I find it almost impossible to settle myself, running hither and thither, dogged by a state of mild but relentless anxiety about how to entertain my offspring. The holidays ought to be a time to unwind but instead the constant demands of small people means that I feel I have to crank it UP a gear, when every natural impulse suggests I do otherwise.

In Spain, in the absence of turning to writing as a means of catharsis, I took to the drink. Last year, we left the laptop in security at Belfast International, this year I left the charger, plugged in, at the house. ‘We can turn back,’ said LSB, ‘We have time.’
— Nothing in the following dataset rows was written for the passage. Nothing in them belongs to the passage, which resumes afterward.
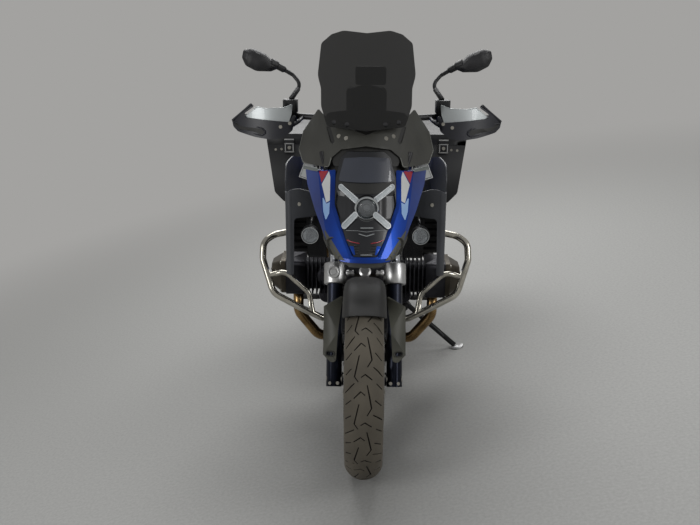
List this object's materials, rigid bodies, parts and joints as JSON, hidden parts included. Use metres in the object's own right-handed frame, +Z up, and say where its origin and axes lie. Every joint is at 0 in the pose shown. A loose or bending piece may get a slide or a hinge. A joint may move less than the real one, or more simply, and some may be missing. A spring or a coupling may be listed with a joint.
{
  "type": "adventure motorcycle",
  "caption": "Adventure motorcycle leaning on its side stand: flat-twin engine, wire wheels, tall screen, hand guards, crash bars and two lidded hard cases.",
  "frame": {"origin": "on the floor, below the middle of the bounding box of the parked motorcycle", "axes": "+Y from the front wheel to the rear wheel, +Z up from the floor, +X towards the left side, on which the side stand is; the bike leans 11 degrees towards +X"},
  "size_m": [0.9654, 2.2149, 1.4154],
  "materials": {
    "tyre": "worn tread rubber",
    "rim_black": "black powder coat",
    "hub_steel": "machined",
    "disc_steel": "ground steel",
    "fork_grey": "dark anodised",
    "stanchion_chrome": "hard chrome",
    "cast_silver": "painted casting",
    "bar_black": "satin black",
    "grip_rubber": "ribbed",
    "switch_plastic": "fine grain",
    "guard_plastic": "fine grain",
    "blue_paint": "metallic clear coat",
    "frame_paint": "satin powder coat",
    "engine_cast": "dark sand cast",
    "exhaust_steel": "heat tinted",
    "shock_steel": "sprung steel",
    "lamp_gloss": "gloss",
    "panel_plastic": "grained",
    "screen_tint": "smoked acrylic",
    "tube_steel": "polished stainless",
    "seat_vinyl": "grained vinyl",
    "case_plastic": "grained"
  },
  "bodies": {
    "chassis": {"main_frame": "frame_paint", "front_arm": "frame_paint", "engine_block": "engine_cast", "cylinders": "engine_cast", "head_covers": "engine_cast", "intake_ducts": "panel_plastic", "exhaust_header": "exhaust_steel", "silencer": "exhaust_steel", "swing_arm": "frame_paint", "final_drive": "engine_cast", "rear_shock": "shock_steel", "front_shock": "shock_steel", "front_fairing": "blue_paint", "headlight": "lamp_gloss", "nose_lining": "panel_plastic", "windscreen": "screen_tint", "cockpit_cowl": "panel_plastic", "instrument_display": "switch_plastic", "navigation_unit": "switch_plastic", "fairing_carrier": "frame_paint", "fuel_tank": "panel_plastic", "radiators": "engine_cast", "auxiliary_lamps": "lamp_gloss", "crash_bars": "tube_steel", "skid_plate": "cast_silver", "rear_frame": "frame_paint", "side_shrouds": "panel_plastic", "rider_seat": "seat_vinyl", "pillion_seat": "seat_vinyl", "case_carriers": "tube_steel", "luggage_rack": "frame_paint", "tail_unit": "panel_plastic", "rear_mudguard": "panel_plastic", "footrests": "tube_steel", "pannier_left": "case_plastic", "pannier_right": "case_plastic"},
    "steering": {"fork_sliders": "fork_grey", "fork_stanchions": "stanchion_chrome", "fork_bridge": "cast_silver", "top_bridge": "cast_silver", "handlebar": "bar_black", "grips": "grip_rubber", "bar_controls": "switch_plastic", "hand_guards": "guard_plastic", "mirrors": "guard_plastic", "front_fender": "guard_plastic", "fork_guards": "guard_plastic", "brake_calipers": "cast_silver", "front_axle": "hub_steel"},
    "front_wheel": {"front_tyre": "tyre", "front_rim": "rim_black", "front_hub": "hub_steel", "front_discs": "disc_steel"},
    "rear_wheel": {"rear_tyre": "tyre", "rear_rim": "rim_black", "rear_hub": "hub_steel", "rear_disc": "disc_steel"},
    "side_stand": {"side_stand": "frame_paint"},
    "pannier_lid_left": {"pannier_lid_left": "case_plastic"},
    "pannier_lid_right": {"pannier_lid_right": "case_plastic"}
  },
  "joints": [
    {"name": "steering", "type": "hinge", "parent": "chassis", "child": "steering", "pos_m": [-0.02014, -0.41897, 0.94982], "axis": [0.1712, 0.4415, 0.8808], "range_deg": [-35, 35]},
    {"name": "front_wheel_spin", "type": "hinge", "parent": "steering", "child": "front_wheel", "pos_m": [-0.14252, -0.7825, 0.32021], "axis": [0.9816, 0, -0.1908], "continuous": true},
    {"name": "rear_wheel_spin", "type": "hinge", "parent": "chassis", "child": "rear_wheel", "pos_m": [-0.14375, 0.7355, 0.3139], "axis": [0.9816, 0, -0.1908], "continuous": true},
    {"name": "side_stand_fold", "type": "hinge", "parent": "chassis", "child": "side_stand", "pos_m": [0.01996, 0.1425, 0.22322], "axis": [0.7737, 0, 0.6335], "range_deg": [0, 100]},
    {"name": "pannier_lid_left_hinge", "type": "hinge", "parent": "chassis", "child": "pannier_lid_left", "pos_m": [-0.03042, 0.8365, 0.89691], "axis": [-0.9816, 0, 0.1908], "range_deg": [0, 95]},
    {"name": "pannier_lid_right_hinge", "type": "hinge", "parent": "chassis", "child": "pannier_lid_right", "pos_m": [-0.03042, 0.8365, 0.89691], "axis": [-0.9816, 0, 0.1908], "range_deg": [0, 95]}
  ]
}
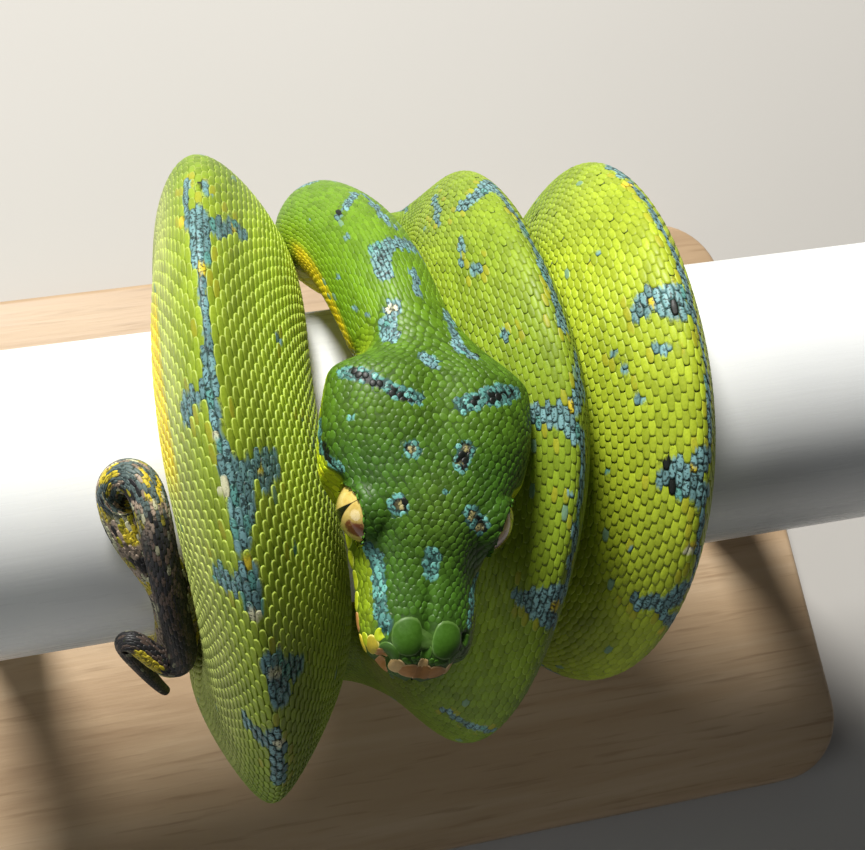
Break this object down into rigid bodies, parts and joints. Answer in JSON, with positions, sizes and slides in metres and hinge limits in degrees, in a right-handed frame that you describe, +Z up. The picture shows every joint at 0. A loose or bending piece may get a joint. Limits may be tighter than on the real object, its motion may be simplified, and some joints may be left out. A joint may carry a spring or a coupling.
{
  "type": "coiled green tree python",
  "caption": "Life-size still model of a young green tree python coiled over a short white pipe, on a small display stand.",
  "frame": {"origin": "centre of the stand's underside, on the surface that the stand rests on", "axes": "+Z up, +X along the perch pipe, towards the snake's thinnest coil over the pipe, -Y the near side that the head faces"},
  "size_m": [0.128, 0.088, 0.0951],
  "materials": {
    "head_skin": "small granular scales, deep green with blue, black and yellow marks, satin sheen",
    "body_skin": "smooth lozenge scales, leaf green with light yellow-green edges and broken blue markings along the ridge, satin sheen",
    "tail_skin": "fine scales, blue-black with cream, mauve and yellow patches, satin sheen",
    "eye": "clear glossy spectacle over a yellow and brown iris with a dark slit pupil",
    "perch": "plain white water pipe, smooth and slightly glossy, faintly scuffed",
    "stand": "pale close-grained wood, rounded corners, matt oiled",
    "stand_rod": "plain round rod, satin"
  },
  "bodies": {
    "root": {"head": "head_skin", "lower_jaw": "head_skin", "eye_left": "eye", "eye_right": "eye", "neck": "body_skin", "trunk_01": "body_skin", "trunk_02": "body_skin", "trunk_03": "body_skin", "trunk_04": "body_skin", "trunk_05": "body_skin", "trunk_06": "body_skin", "trunk_07": "body_skin", "trunk_08": "body_skin", "trunk_09": "body_skin", "trunk_10": "body_skin", "trunk_11": "body_skin", "trunk_12": "body_skin", "tail_1": "tail_skin", "tail_2": "tail_skin", "tail_3": "tail_skin", "perch_pipe": "perch", "stand_base": "stand", "stand_rod_left": "stand_rod", "stand_rod_right": "stand_rod"}
  },
  "joints": []
}
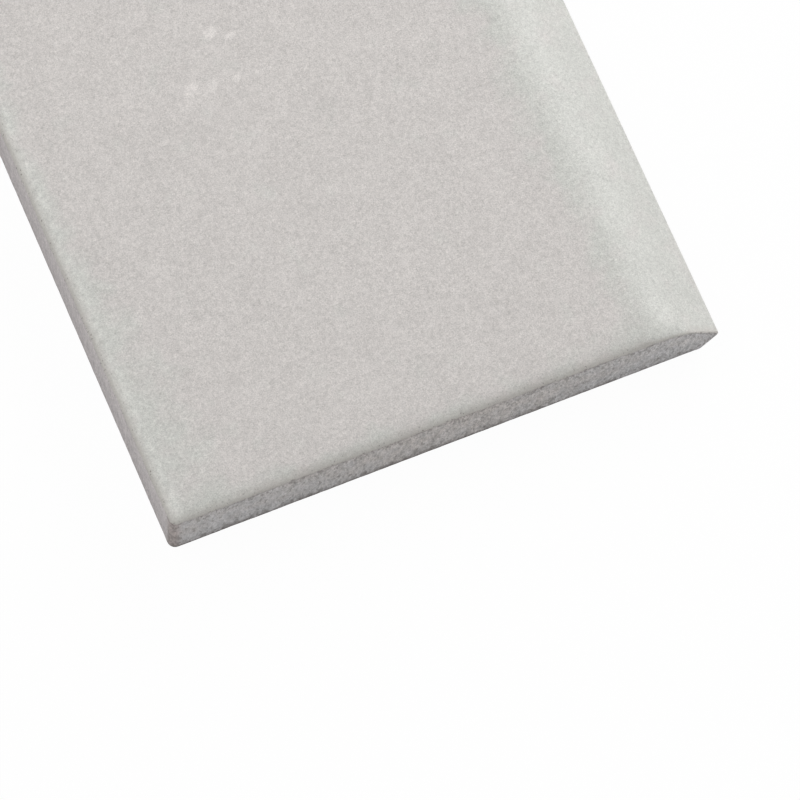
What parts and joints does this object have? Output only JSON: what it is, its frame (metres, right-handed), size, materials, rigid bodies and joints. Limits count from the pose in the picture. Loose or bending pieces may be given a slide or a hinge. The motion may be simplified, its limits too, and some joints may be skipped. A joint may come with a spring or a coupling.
{
  "type": "bullnose tile",
  "caption": "Pressed ceramic trim tile with a rounded nose along a long edge, cushioned glazed edges elsewhere and a keyed back.",
  "frame": {"origin": "middle of the tile's outline, on the plane of its back", "axes": "+X across the tile to its rounded nose, +Y along its length, +Z out of the glazed face"},
  "size_m": [0.075, 0.3, 0.0095],
  "materials": {
    "fired_tile": "matte pale grey glaze with a fine speckle over the face and nose, bare gritty fired body on the sides and back"
  },
  "bodies": {
    "root": {"bullnose_tile": "fired_tile"}
  },
  "joints": []
}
‘No no,’ I said, like a demented lunatic. ‘Foot to the floor, we MUST NOT be late.’ We were a mere ten minutes from the house, but on we trundled, and rocked up at the airport a full ten minutes BEFORE the baggage drop had even opened. I’m an anxious sort of a traveller.

My dreams of tapping away merrily on the balcony thus came to naught, and my writing muscle went un-flexed for almost a fortnight. Instead, I sipped more Vinho Verde than was advisable but did help somewhat dull the intensity of the children.

I exaggerate a little. I was reasonably restrained until the last evening, when I got quite carried away in a tapas bar in Fuengirola. After enjoying ice-cold beer as  aperitif, I foolishly guzzled  Rioja with the meal and got stuck into dessert wine with my tiramisu. I was in fine fettle by 11am and kept pestering LSB to let me adopt a small Chinese child. I even dragged the father-in-law into the debate. ‘You could take a pivotal role,’ I told him, with some gusto. ‘I’ve done my child rearing,’ he said firmly, giving his son a sympathetic look.

It was all great fun until the next day when our bus to the airport took the most dreadfully circuitous route and the combination of heat, hangover, and perhaps a dodgy langoustine in my Pil Pil Prawns left me feeling most nauseous. I was so ill and sweaty and quite beyond speech that no one came near me and I was left to sit alone on the bus, undisturbed in my misery. I suppose there is always a silver lining when one looks for it.

Incidentally, there is FORM to my wanting an Asian child. It was always a thought of mine that I might adopt, even long before I had shacked up with LSB and had my own pair. A former partner had to rein me in on a trip to Cambodia, when I kept harassing American parents about how they came by their Asian children. ‘Why can’t we just do World Vision like everyone else,’ he had grumbled.

Anyway, you can just imagine LSB’s delight when we arrived at our resort and there was a lovely couple from Galway with FOUR children,  one of whom was their biological child and the other three hailed from Mexico and China respectively. The little Chinese fellow took a great liking to me and I spent a great deal of the holiday with him slung round my neck, finding it quite hard to relinquish him to his mother. ‘Oh dear God, she has him again,’ I heard LSB mutter to his dad at least once.

Gosh, I digressed terribly there. What I’m trying to articulate, badly, is that over the summer I come quite UNDONE, and perhaps go a little berserk. Although I wheel the kids into various summer schemes, (this week, Playball, last week, tennis at Stranmillas Boat Club, both excellent) we are all out of our routines and I’m beginning to think that I actually quite like a routine to keep me functioning like a normal person. Without one, I feel like a cartoon motorcar, careening down a hill helter-skelter with hubcaps flying, then boot and bonnet, wheels and all, until it lands, a hissing steaming wreck, fit for nothing.

But I’ve so much to write about, not least the wonderful John Hewitt Summer School for which I was lucky enough to receive a bursary and attended last week. I was almost over-saturated by culture and was left reeling altogether by the quality of the poets and novelists who shared their work with us. I did the most wonderful memoir workshop with Ferdia Mac Anna who recommends ‘bum glue’ as a means to getting started, and I took his advice tonight and just SAT DOWN and blattered something out.  I’ll write more about the whole experience again, when a small child is not running around, at 21-34pm holding a colouring book and singing PEPPA PIG, FA LA LA LA LA LA LA LA LA LA, with tremendous vigour.

If you’re in anyway religious, say a few prayers. If not, say them anyway. I need them this evening.